There is no physical place further from the margins of human experience than Mars, and yet, in a matter of decades humans will travel to, and colonize the Red Planet. In this studio conducted at Woodbury School of Architecture, students explored the future of the colonization of Mars through the lenses of three private space exploration brands: Virgin Galactic, Blue Origin and SpaceX . While government agencies are likely to make science and research their primary objective for visiting Mars, these corporations are likely to be more interested in aspects of space tourism and exploration to entice future travelers.
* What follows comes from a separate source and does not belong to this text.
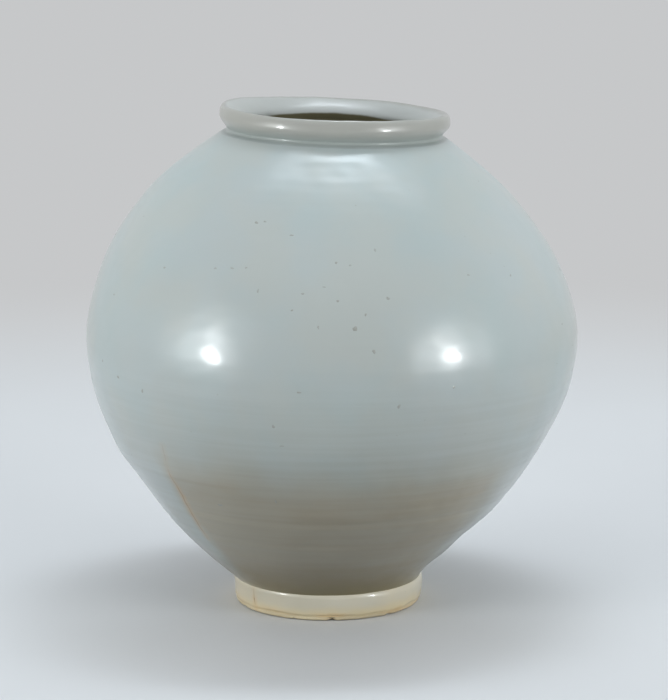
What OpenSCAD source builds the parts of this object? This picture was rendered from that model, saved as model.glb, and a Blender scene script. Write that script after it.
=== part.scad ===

Borrowing the tools that marketing professionals use to establish a brand’s essence and attributes, students explored how travelers will withstand not only its harsh environmental conditions, but how the human psyche will cope for extended periods in confined interior environments 140 million miles from home. They were asked to address and propose design solutions for the more intimate issues of life on Mars, those which are perhaps more critical to the success of the human race becoming an interplanetary species, and to tie these solutions back to the missions and values of their given space brands. Critical spatial design challenges included the necessity for privacy and social interaction; prevention of claustrophobia and isolation; maximizing opportunities for daylight, passing of time and seasons; mood maintenance; and connection to both Earth’s and Mars’s version of nature.
Students worked to build the familiarity of the home planet into an alien landscape using form, light, technology and materiality. Design for Mars ultimately served as a provocation: a challenge to current contemporary design issues, and its interaction with psychology, human need, society structures, climate, technology, and ethics here on Planet Earth.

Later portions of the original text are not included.